Documents to be Delivered by Clickable
9.2 On or before the Closing, Clickable and the Clickable Shareholders will
deliver or cause to be delivered to Achievement :
(a) the original or certified copies of the charter documents of Clickable
and all corporate records documents and instruments of Clickable, the
corporate seal of Clickable and all books and accounts of Clickable;
(b) all reasonable consents or approvals required to be obtained by
Clickable for the purposes of completing the Merger and preserving and
maintaining the interests of Clickable under any and all Clickable
Material Contracts and in relation to Clickable Assets;
(c) resolutions of the shareholder and director of Clickable as are
required to be passed to authorize the execution, delivery and
implementation of this Agreement;
(d) an acknowledgement from Clickable and the Clickable Shareholders of
the satisfaction of the conditions precedent set forth in section 7.3
hereof;
(e) the Certificate of Merger, duly executed by Clickable; and
(f) such other documents as Achievement may reasonably require to give
effect to the terms and intention of this Agreement.
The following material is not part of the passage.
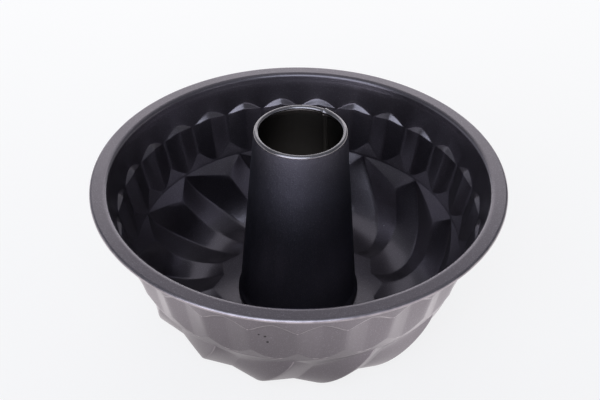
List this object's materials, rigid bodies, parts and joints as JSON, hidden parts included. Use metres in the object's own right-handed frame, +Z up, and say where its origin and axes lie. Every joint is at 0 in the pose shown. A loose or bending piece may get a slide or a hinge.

Documents to be Delivered by Achievement
9.3 On or before the Closing, Achievement shall deliver or cause to be delivered
to Clickable and the Clickable Shareholders:
(a) share certificates representing the Acquisition Shares duly registered
in the names of the holders of shares of Clickable Common Stock;
(b) resolutions of the directors of Achievement as are required to be
passed to authorize the execution, delivery and implementation of this
Agreement;
(c) resolution of the directors of Achievement dated as of the Closing
Date appointing the nominees of Clickable as officers of Clickable;
30
(d) an acknowledgement from Achievement of the satisfaction of the
conditions precedent set forth in section 7.1 hereof;
(e) the Certificate of Merger, duly executed by the Acquirer;
(f) such other documents as Clickable may reasonably require to give
effect to the terms and intention of this Agreement.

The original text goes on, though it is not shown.